Para jornalistas que levam o jornalismo a sério, isso significa que, por mais que se tenha a sensação de estar pregando no deserto, nunca se sabe qual será o alcance e o impacto sobre outras pessoas de nosso trabalho. Nem todos que trabalham nas instituições de poder são supervilões inacessíveis. A maioria são pessoas normais, que vivem no mesmo planeta que nós e que, como todo mundo, se esforçam para fazer a coisa certa.

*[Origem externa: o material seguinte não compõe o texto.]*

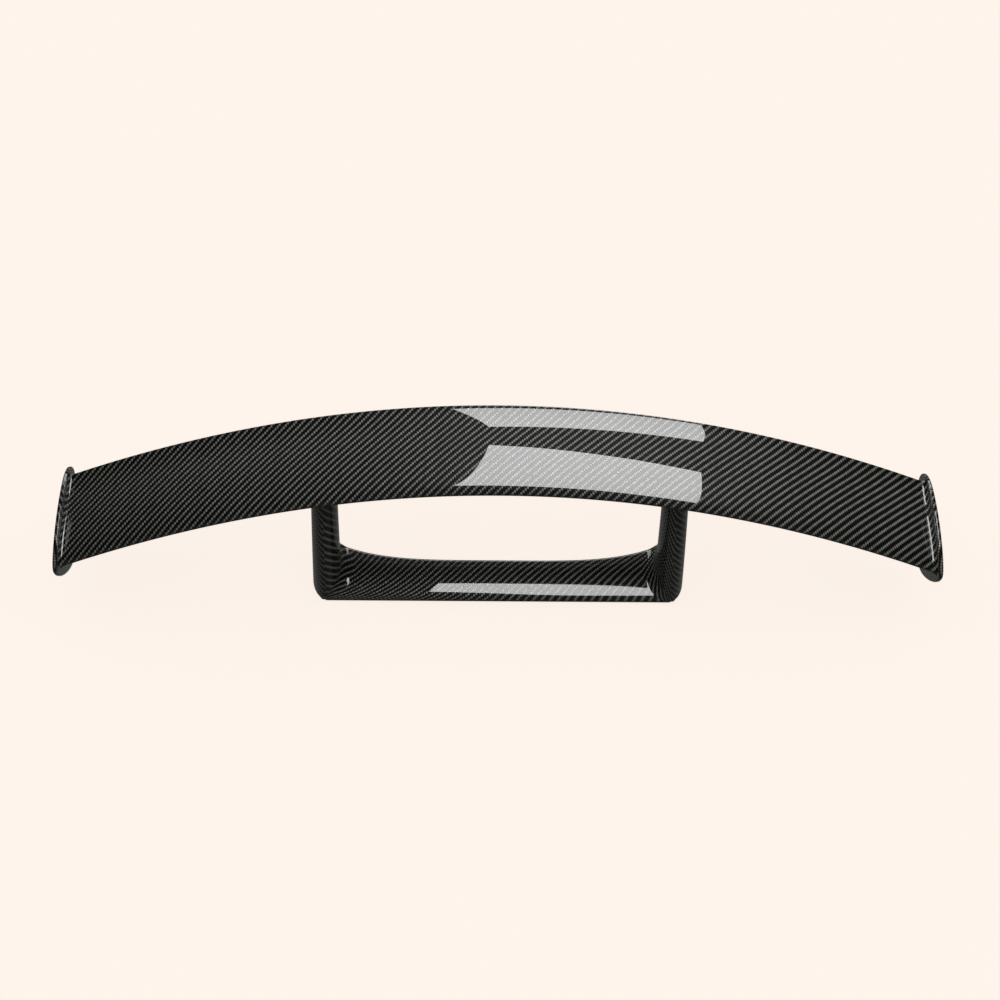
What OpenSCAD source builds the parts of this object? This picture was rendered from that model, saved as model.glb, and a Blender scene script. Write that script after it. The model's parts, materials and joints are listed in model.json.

Sem saber, todo jornalista pode estar influenciando alguém a tomar uma atitude.
Jornalistas ou não, também podemos tirar outra lição desta história: não percamos as esperanças. Solomon e Gun lamentam profundamente o fato de terem feito de tudo para impedir a Guerra do Iraque, e ela ter acontecido assim mesmo. “Fico feliz por um livro que ajudei a escrever ter repercutido dessa forma. Mas, ao mesmo tempo, parece que nada disso fez diferença”, diz Solomon.

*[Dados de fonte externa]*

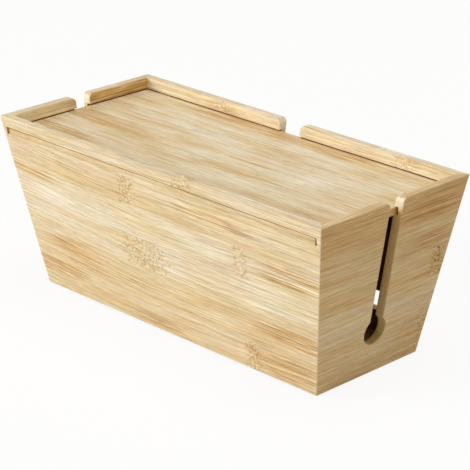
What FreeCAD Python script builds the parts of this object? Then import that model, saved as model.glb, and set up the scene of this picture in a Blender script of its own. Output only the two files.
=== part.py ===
import FreeCAD, Part
import math
import os

# Cable management box of bamboo board: four walls that lean out at the top and meet in
# mitred corners, a base panel held in a groove, a lid that slides out through a slot in the
# front wall, open-topped cable slots that end in round holes, and four rubber feet.
# Frame: X along the length, Y from front to back, Z up. The origin is on the table, under
# the middle of the box. All lengths are in millimetres.

os.makedirs("parts", exist_ok=True)

Vector = FreeCAD.Vector

# Outline of the box and its board
box_length = 330.0
box_width = 150.0
wall_height = 135.0
wall_lean_deg = 9.8
board_thickness = 7.5
arris_easing = 0.8
hole_chamfer = 0.5

# Sliding lid and the groove that it runs in
lid_thickness = 4.8
lid_easing = 0.5
rim_above_groove = 8.0
end_groove_web = 3.1
back_groove_web = 4.1
lid_top_play = 1.0
lid_end_play = 2.1
lid_back_play = 0.7
lid_front_set_back = 1.15

# Base panel and its groove
base_thickness = 5.0
base_lift = 3.0
base_groove_depth = 3.5
base_edge_play = 0.4

# Cable slot and cable hole in each end wall
end_slot_width = 13.0
end_hole_diameter = 21.5
end_hole_height = 34.5

# Wider cable slot and cable hole in the back wall
back_slot_width = 20.0
back_hole_diameter = 28.0
back_hole_height = 38.0

# Rounding where each cable slot opens into the rim
slot_mouth_radius = 4.0

# Long low openings in the back wall, one on each side of the cable hole
vent_length = 75.0
vent_height = 14.0
vent_middle_height = 29.5

# Rubber feet under the base panel
foot_diameter = 12.0
foot_chamfer = 1.0
foot_reach = 1.5
foot_corner_margin = 6.0

# Reach of every cut past the faces that it goes through
overrun = 5.0

# Values worked out from the sizes above. The set-in of the walls is measured level.
lean = math.tan(math.radians(wall_lean_deg))
wall_run = board_thickness / math.cos(math.radians(wall_lean_deg))
rim_z = foot_reach + wall_height
groove_top_z = rim_z - rim_above_groove
groove_floor_z = groove_top_z - lid_top_play - lid_thickness
base_floor_z = foot_reach + base_lift
base_top_z = base_floor_z + base_thickness


# How far the outer faces of the walls stand in from the rim at a height
def set_in(z):
    return (rim_z - z) * lean


def half_length(z):
    return box_length / 2 - set_in(z)


def half_width(z):
    return box_width / 2 - set_in(z)


groove_half_length = half_length(groove_floor_z) - end_groove_web
groove_back_y = half_width(groove_floor_z) - back_groove_web


# Corners of the level rectangle round the box at a height, set in from the outer faces
def outline(z, inset):
    x = half_length(z) - inset
    y = half_width(z) - inset
    return [Vector(-x, -y, z), Vector(x, -y, z), Vector(x, y, z), Vector(-x, y, z)]


def flat_face(points):
    return Part.Face(Part.makePolygon(points + points[:1]))


# Solid with leaning flat sides between two heights
def leaning_block(z_low, z_high, inset):
    low = outline(z_low, inset)
    high = outline(z_high, inset)
    faces = [flat_face(low[::-1]), flat_face(high)]
    for i in range(len(low)):
        j = (i + 1) % len(low)
        faces.append(flat_face([low[i], low[j], high[j], high[i]]))
    return Part.Solid(Part.Shell(faces))


# Box between two opposite corners
def block(low, high):
    return Part.makeBox(high[0] - low[0], high[1] - low[1], high[2] - low[2], Vector(*low))


# Plan areas of the four boards: the mitres run at 45 degrees through the rim's corners
def mitre_sector(side):
    x = box_length / 2 + overrun
    y = box_width / 2 + overrun
    ridge = x - y
    areas = {
        "front": [(-x, -y), (x, -y), (ridge, 0), (-ridge, 0)],
        "back": [(x, y), (-x, y), (-ridge, 0), (ridge, 0)],
        "right": [(x, -y), (x, y), (ridge, 0)],
        "left": [(-x, y), (-x, -y), (-ridge, 0)],
    }
    points = [Vector(px, py, foot_reach - overrun) for px, py in areas[side]]
    return flat_face(points).extrude(Vector(0, 0, wall_height + 2 * overrun))


# Space of the lid's groove: open at the front, where it passes through the wall as a slot
def lid_groove():
    low = (-groove_half_length, -box_width / 2 - overrun, groove_floor_z)
    high = (groove_half_length, groove_back_y, groove_top_z)
    return block(low, high)


# Space of the base panel's groove, level all round
def base_groove_half_sizes():
    to_groove_bottom = wall_run - base_groove_depth
    return half_length(base_floor_z) - to_groove_bottom, half_width(base_floor_z) - to_groove_bottom


def base_groove():
    x, y = base_groove_half_sizes()
    return block((-x, -y, base_floor_z), (x, y, base_top_z))


# Outline of a cable slot seen square on: a round hole, a straight neck up to the rim and a
# mouth that opens with a rounding on each side. s is across the wall, z is height.
def keyhole_wire(slot_width, hole_diameter, hole_z):
    s = slot_width / 2
    r = hole_diameter / 2
    m = slot_mouth_radius
    neck_z = hole_z + math.sqrt(r * r - s * s)
    bend = m * math.sqrt(0.5)
    top_z = rim_z + overrun

    def point(across, z):
        return Vector(0, across, z)

    mouth_z = rim_z - m
    left_bend = point(-s - m + bend, mouth_z + bend)
    right_bend = point(s + m - bend, mouth_z + bend)
    edges = [
        Part.Arc(point(-s, neck_z), point(0, hole_z - r), point(s, neck_z)).toShape(),
        Part.makeLine(point(s, neck_z), point(s, mouth_z)),
        Part.Arc(point(s, mouth_z), right_bend, point(s + m, rim_z)).toShape(),
        Part.makeLine(point(s + m, rim_z), point(s + m, top_z)),
        Part.makeLine(point(s + m, top_z), point(-s - m, top_z)),
        Part.makeLine(point(-s - m, top_z), point(-s - m, rim_z)),
        Part.Arc(point(-s - m, rim_z), left_bend, point(-s, mouth_z)).toShape(),
        Part.makeLine(point(-s, mouth_z), point(-s, neck_z)),
    ]
    return Part.Wire(edges)


# Level cut through one end wall or the back wall. The cut runs from inside the box to past
# the rim; turn_deg swings it from the right end round to the wall that it is for.
def keyhole_cut(slot_width, hole_diameter, hole_height, reach, turn_deg):
    wire = keyhole_wire(slot_width, hole_diameter, foot_reach + hole_height)
    cut = Part.Face(wire).extrude(Vector(reach + overrun, 0, 0))
    cut.rotate(Vector(0, 0, 0), Vector(0, 0, 1), turn_deg)
    return cut


# One long opening with round ends through the back wall
def vent_cut(middle_x):
    r = vent_height / 2
    x = vent_length / 2 - r
    z = foot_reach + vent_middle_height
    edges = [
        Part.makeLine(Vector(middle_x - x, 0, z - r), Vector(middle_x + x, 0, z - r)),
        Part.Arc(
            Vector(middle_x + x, 0, z - r),
            Vector(middle_x + x + r, 0, z),
            Vector(middle_x + x, 0, z + r),
        ).toShape(),
        Part.makeLine(Vector(middle_x + x, 0, z + r), Vector(middle_x - x, 0, z + r)),
        Part.Arc(
            Vector(middle_x - x, 0, z + r),
            Vector(middle_x - x - r, 0, z),
            Vector(middle_x - x, 0, z - r),
        ).toShape(),
    ]
    return Part.Face(Part.Wire(edges)).extrude(Vector(0, box_width / 2 + overrun, 0))


# Vents stand halfway between the back cable hole and the inside of the end walls
def vent_middles():
    inner_half_length = half_length(foot_reach + vent_middle_height) - wall_run
    middle = (back_hole_diameter / 2 + inner_half_length) / 2
    return [-middle, middle]


def end_cut(turn_deg):
    return keyhole_cut(end_slot_width, end_hole_diameter, end_hole_height, box_length / 2, turn_deg)


def back_cut():
    return keyhole_cut(back_slot_width, back_hole_diameter, back_hole_height, box_width / 2, 90)


# Level distances of a point behind the outer faces of the end walls and of the long walls
def depths(point):
    return half_length(point.z) - abs(point.x), half_width(point.z) - abs(point.y)


# An arris runs along a face of a board: not through its thickness, nor up an inner corner
def is_arris(edge):
    ends = [min(depths(vertex.Point)) for vertex in edge.Vertexes]
    middle = depths(edge.valueAt((edge.FirstParameter + edge.LastParameter) / 2))
    through_board = max(ends) - min(ends) > wall_run / 2
    inner_corner = min(middle) > wall_run / 2 and max(middle) < 2 * wall_run
    return not through_board and not inner_corner


# The cable holes and the vents lie clear of the lid and of the foot of the walls
def is_hole_edge(edge):
    box = edge.BoundBox
    return foot_reach + hole_chamfer < box.ZMin and box.ZMax < groove_floor_z


# The whole ring of walls with its openings: the holes and the vents get a small chamfer,
# and every other arris that a hand can touch is rounded
def wall_ring():
    ring = leaning_block(foot_reach, rim_z, 0)
    ring = ring.cut(leaning_block(foot_reach - overrun, rim_z + overrun, wall_run))
    for cut in [end_cut(0), end_cut(180), back_cut()] + [vent_cut(x) for x in vent_middles()]:
        ring = ring.cut(cut)
    hole_edges = [edge for edge in ring.Edges if is_arris(edge) and is_hole_edge(edge)]
    ring = ring.makeChamfer(hole_chamfer, hole_edges)
    arrises = [edge for edge in ring.Edges if is_arris(edge) and not is_hole_edge(edge)]
    return ring.makeFillet(arris_easing, arrises)


# The four boards: the ring is grooved for the lid and the base, then parted at its mitres
def make_walls():
    ring = wall_ring().cut(lid_groove()).cut(base_groove())
    names = {
        "front": "front_wall",
        "back": "back_wall",
        "right": "right_end_wall",
        "left": "left_end_wall",
    }
    return {name: ring.common(mitre_sector(side)) for side, name in names.items()}


# Lid panel: it rests on the groove's floor and stops short of the groove's back. Its top and
# its corners are eased, and the edges of its underside are left sharp.
def make_lid():
    x = groove_half_length - lid_end_play
    front_y = -half_width(groove_top_z) + lid_front_set_back
    back_y = groove_back_y - lid_back_play
    panel = block((-x, front_y, groove_floor_z), (x, back_y, groove_floor_z + lid_thickness))
    eased = [edge for edge in panel.Edges if edge.BoundBox.ZMax > groove_floor_z + lid_easing]
    return panel.makeFillet(lid_easing, eased)


# Base panel: its edges lie in the walls' groove
def make_base():
    x, y = base_groove_half_sizes()
    x = x - base_edge_play
    y = y - base_edge_play
    return block((-x, -y, base_floor_z), (x, y, base_top_z))


# Rubber foot stuck under the base panel, standing out below the walls
def make_foot(x_side, y_side):
    r = foot_diameter / 2
    to_middle = wall_run + foot_corner_margin + r
    x = x_side * (half_length(base_floor_z) - to_middle)
    y = y_side * (half_width(base_floor_z) - to_middle)
    foot = Part.makeCylinder(r, base_floor_z, Vector(x, y, 0))
    lower_edge = [e for e in foot.Edges if e.BoundBox.ZMax < base_floor_z / 2]
    return foot.makeChamfer(foot_chamfer, lower_edge)


def make_feet():
    feet = {}
    for y_name, y_side in (("front", -1), ("back", 1)):
        for x_name, x_side in (("left", -1), ("right", 1)):
            feet["foot_" + y_name + "_" + x_name] = make_foot(x_side, y_side)
    return feet


parts = make_walls()
parts["base_panel"] = make_base()
parts["sliding_lid"] = make_lid()
parts.update(make_feet())

for name, shape in parts.items():
    solid = shape.removeSplitter()
    if len(solid.Solids) == 1:
        solid = solid.Solids[0]
    solid.exportStep("parts/" + name + ".step")
    box = solid.BoundBox
    print(
        name, solid.ShapeType, "valid", solid.isValid(), "volume %.0f" % solid.Volume,
        "X %.2f %.2f" % (box.XMin, box.XMax), "Y %.2f %.2f" % (box.YMin, box.YMax),
        "Z %.2f %.2f" % (box.ZMin, box.ZMax),
    )
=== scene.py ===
import math

import bpy
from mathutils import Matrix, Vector


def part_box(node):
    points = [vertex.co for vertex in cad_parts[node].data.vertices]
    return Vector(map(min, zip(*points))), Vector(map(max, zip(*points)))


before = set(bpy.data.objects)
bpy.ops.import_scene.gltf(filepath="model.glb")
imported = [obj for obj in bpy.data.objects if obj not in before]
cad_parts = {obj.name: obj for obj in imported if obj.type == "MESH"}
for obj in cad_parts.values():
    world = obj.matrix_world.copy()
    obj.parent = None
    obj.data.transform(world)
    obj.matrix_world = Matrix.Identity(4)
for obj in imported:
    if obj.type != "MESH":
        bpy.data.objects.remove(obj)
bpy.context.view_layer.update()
print("frame loaded:", len(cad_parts), "nodes")


# Shader tools: a value is a socket that takes part in sums
def toLinear(colour):  # from 0-255 as seen on screen, by the screen's own curve
    steps = [c / 255 for c in colour]
    return [s / 12.92 if s <= 0.04045 else ((s + 0.055) / 1.055) ** 2.4 for s in steps] + [1.0]


class Value:
    def __init__(self, shader, socket):
        self.shader = shader
        self.socket = socket

    def maths(self, operation, *others, clamp=False):
        settings = {"operation": operation, "use_clamp": clamp}
        return self.shader.add("Math", settings, dict(enumerate((self,) + others)))

    def flipped(self, operation, other):
        return self.shader.add("Math", {"operation": operation}, {0: other, 1: self})

    def __add__(self, other):
        return self.maths("ADD", other)

    def __radd__(self, other):
        return self.maths("ADD", other)

    def __sub__(self, other):
        return self.maths("SUBTRACT", other)

    def __rsub__(self, other):
        return self.flipped("SUBTRACT", other)

    def __mul__(self, other):
        return self.maths("MULTIPLY", other)

    def __rmul__(self, other):
        return self.maths("MULTIPLY", other)

    def __truediv__(self, other):
        return self.maths("DIVIDE", other)

    def __gt__(self, other):
        return self.maths("GREATER_THAN", other)

    def __abs__(self):
        return self.maths("ABSOLUTE")

    def floor(self):
        return self.maths("FLOOR")

    def clipped(self):
        return self.maths("ADD", 0.0, clamp=True)

    def larger(self, other):
        return self.maths("MAXIMUM", other)

    # 0 below low, 1 above high, a soft step between them
    def step(self, low, high):
        settings = {"interpolation_type": "SMOOTHSTEP"}
        return self.shader.add("MapRange", settings, {"Value": self, "From Min": low, "From Max": high})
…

Para mim, contudo, o que Solomon e Gun fizeram – e outros ainda podem fazer – não pode ser visto como uma derrota. As pessoas que tentaram impedir a Guerra do Vietnã só tiveram sucesso depois que milhões já haviam morrido, e muitos daqueles escritores e ativistas também pensavam ter fracassado. Mas, nos anos 1980, quando certas correntes dentro do governo Reagan quiseram invadir países latino-americanos, a organização e a experiência de décadas de ativismo frustraram seus planos. É verdade que os falcões de Reagan tinham um plano B – o apoio a esquadrões da morte que mataram dezenas de milhares de pessoas –, mas bombardeios de saturação no estilo do Vietnã teriam sido muito piores.
Do mesmo modo, é verdade que Gun, Solomon e aqueles que lutaram para impedir a Guerra do Iraque falharam em seu objetivo imediato. Mas quem estava prestando atenção na época sabia que o Iraque era apenas o primeiro passo dos planos de conquista do Oriente Médio pelos EUA. E eles podem não ter evitado a Guerra do Iraque, mas, pelo menos até o momento, ajudaram a evitar a Guerra do Irã.
E é por isso que “Segredos Oficiais” é imperdível. Poucos filmes retratam tão bem o que é estar diante de um verdadeiro dilema moral e tentar fazer a coisa certa. Mesmo em dúvida. Mesmo com medo. Mesmo sem a menor ideia do que vai acontecer em seguida.